The current crisis of the trade union
movement in Canada is a direct result of the anti-communist, pro-capitalist
“social contract” forged between the main trade union leadership and the
Canadian state in the 1940s and 1950s. It is a crisis which cannot be overcome
either through organizing the unorganized or by convincing governments to
subsidize various sectors of the Canadian economy to “save jobs”. The proof of
this is that a virtually identical crisis exists in many countries with much
higher union densities and government subsidies for manufacturing, such as most
European countries. This is because the crisis of the trade union movement, in
essence, has nothing to do with the declining number of members. This is a
symptom of the crisis and not the cause.
The real crisis of the trade union
movement is a crisis of confidence and a crisis of credibility. For decades the
trade unions promised the working class that the unions could tame capitalism and
make it serve both the owners and workers. Since the economic
crisis of the early 1990s, that promise has been proven to be patently false.
Furthermore, because the social-democratic trade unions quite adamantly reject
any alternative to capitalism, they are now totally unable to offer any way out
for workers. In fact, they are not even looking for a way out, but rather for a
way back in for the trade union leaders and the labour
aristocracy, for a new “social contract” based on an even deeper integration of
the trade unions into the Canadian state. The CAW-Magna deal is a blueprint for
that new arrangement, in which the workers have no rights and the role of the
union is to openly co-manage labour with the
capitalists.
Those who insist on creating illusions
about the real anti-worker content of the post-war “social contract” and about
the willingness and/or ability of the social-democratic trade unions to
establish a new “social contract” which favours the
working class are doing a huge disservice to the working class movement in
Canada.

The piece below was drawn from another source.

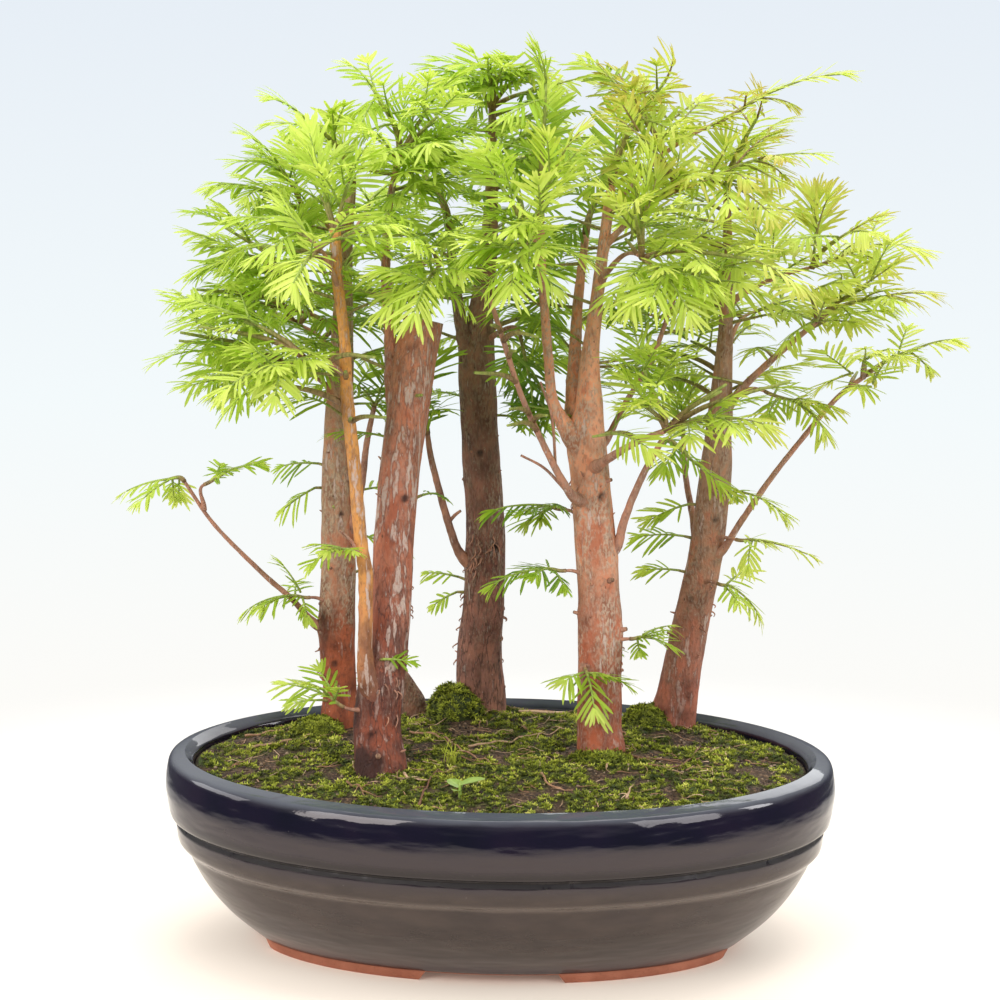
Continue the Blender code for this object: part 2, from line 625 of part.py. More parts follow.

There can be no “social contract” between monopoly capital
and labour which serves the interests of the working
class; such a “social contract” can only serve the interests of monopoly
capital. The only “social contract” that serves the interests of the working
class is one between the working class and all other classes and sections of
society which are negated by monopoly capital. Such a social contract would, of
necessity, be based on the common interest to overthrow monopoly capital and
usher in a democratic and socialist Canada. The CLC will never agree to such a
social contract.
It will be many weeks or months before
the CLC publishes the results of its deliberations from May 26 to 30. However,
it is not necessary to read those documents to predict with confidence that
this CLC convention will do nothing to alleviate the crisis of the Canadian
trade union movement. On the contrary, that crisis will only deepen and broaden
in the coming years, because it can only be overcome through the rejection of
social democracy and its insistence on tying the working class hand and foot to
monopoly capital. This crisis will only be resolved on the basis of the
Canadian working class rejecting the CLC and building a new trade union
movement based on class struggle against the capitalist system.